El virtuoso
es sinónimo del hombre más fuerte, del mejor en su rama. Decimos que un
pianista es virtuoso porque es el mejor en su modalidad, sus interpretaciones
al piano están por encima de la media. Hablamos de un virtuoso del balón al
referirnos a un futbolista excepcional. Muchos practicantes pueden destacar en
cada disciplina, pero el virtuosismo es condición de unos cuantos.
Todos
podemos entender la virtud, pero casi nadie podemos asumirla con sus consecuencias
de riesgo y sacrificio. Por eso el virtuoso en la música, en el deporte, en las
letras, es un modelo a seguir para nuestra conducta personal: queremos ser como
él aunque no podamos serlo. Nos gustaría emular sus hazañas, acompañarlo a escalar
el Everest, emparejarlo en un maratón, seguirlo por las dunas arábigas para
encabezar su ejército de beduinos. Pero en los hechos sólo puedo repetir la
vieja sentencia latina: “video meliora proboque” (veo lo mejor y lo apruebo).
Hay algo que pocos saben: los seres humanos aprendemos por comparación y, sobre
todo, por admiración.
No es de
ilusos ver a Michael Michael Schumacher tripulando su Ferrari en una carrera de
F1 y sentirnos que somos él. Ese es el principio de la ética: veo lo mejor y lo
apruebo; veo lo mejor y quiero ser lo que veo, aunque en mi sano juicio no
podría rebasar los límites de velocidad que consiguió el legendario Schumacher.

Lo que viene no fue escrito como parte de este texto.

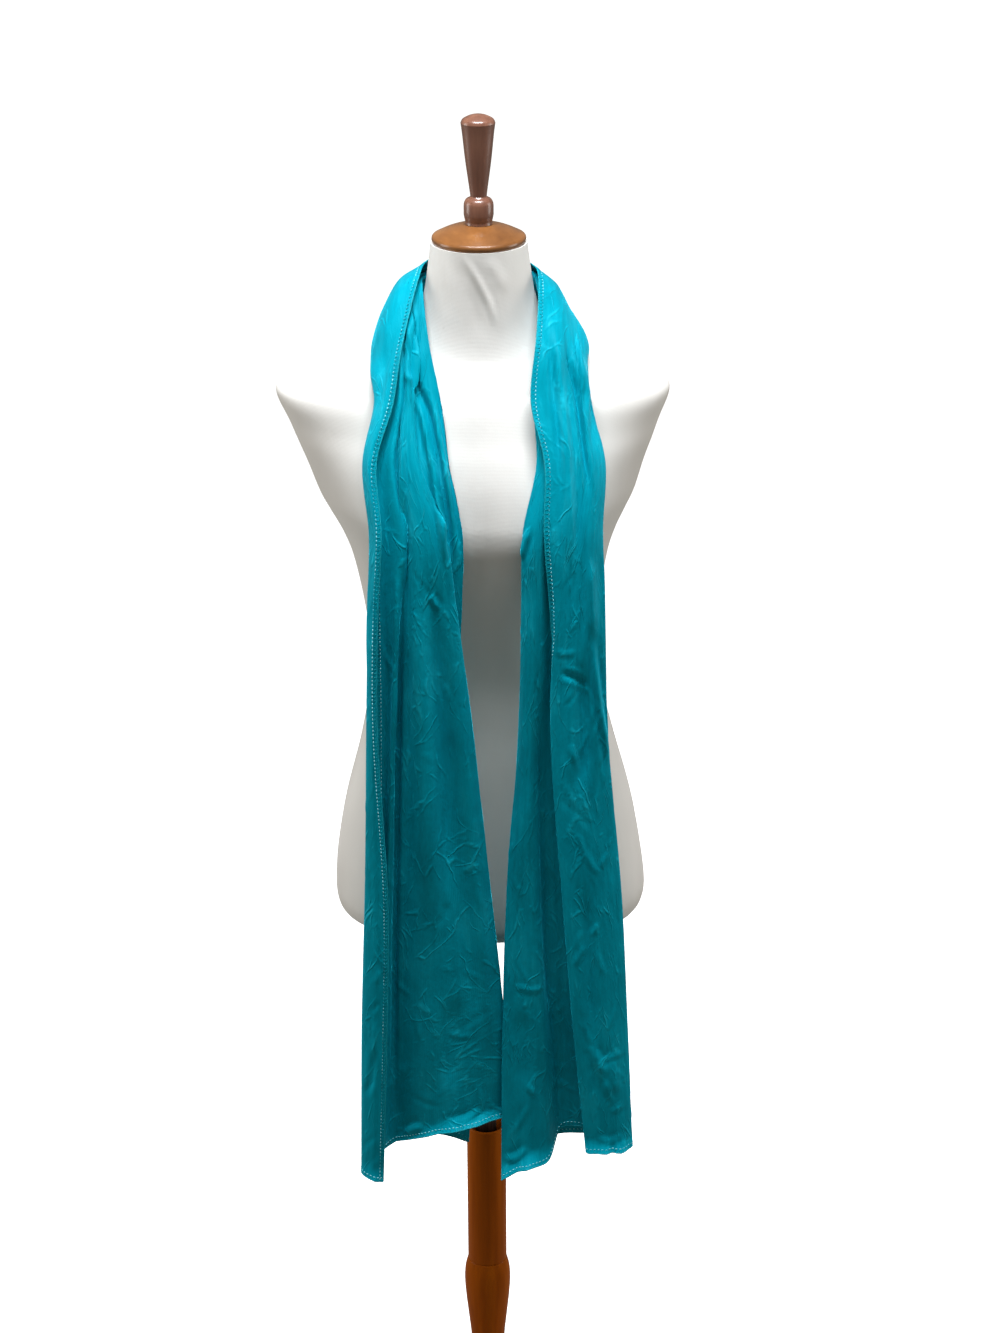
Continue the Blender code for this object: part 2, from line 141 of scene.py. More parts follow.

Quizá esa sea la condición principal del virtuoso: superar los límites, rebasar
cualquier frontera. La gente común somos seres fronterizos, pero nos quedamos
del lado de acá. Schumacher no, porque es el Kaiser, el Barón Rojo, o
simplemente Schumi.
El virtuoso
– virtus significa viril, coraje,
fuerza de carácter – está dominado por el hambre de absoluto: la voluntad inconformista
de ir plus ultra, más allá. ¿Hasta
donde? Si no me lo preguntan lo se, pero si me lo preguntan lo ignoro. Sin
embargo, las hazañas de la virtud, la fascinación del vértigo, gozar la carrera
tras marcar la vuelta rápida, tienen un costo muy alto; todo guerrero sufre el
maleficio de la tragedia. Otros le llaman destino.
Un fuera de
serie es ejemplo ético; un superdotado es materia de fantasía. Y Michael
Schumacher es un fuera de serie, no un superdotado. Ver a un guerrero de la alta
velocidad, en un lecho hospitalario, inmóvil, tan frágil, es un contrasentido: le
devuelve su sentido humano de vulnerabilidad. También lo engrandece más ante
nuestros ojos: es un guerrero que lucha desafiando la vida. Ojalá (así lo
deseamos todos), salga de este duro trance.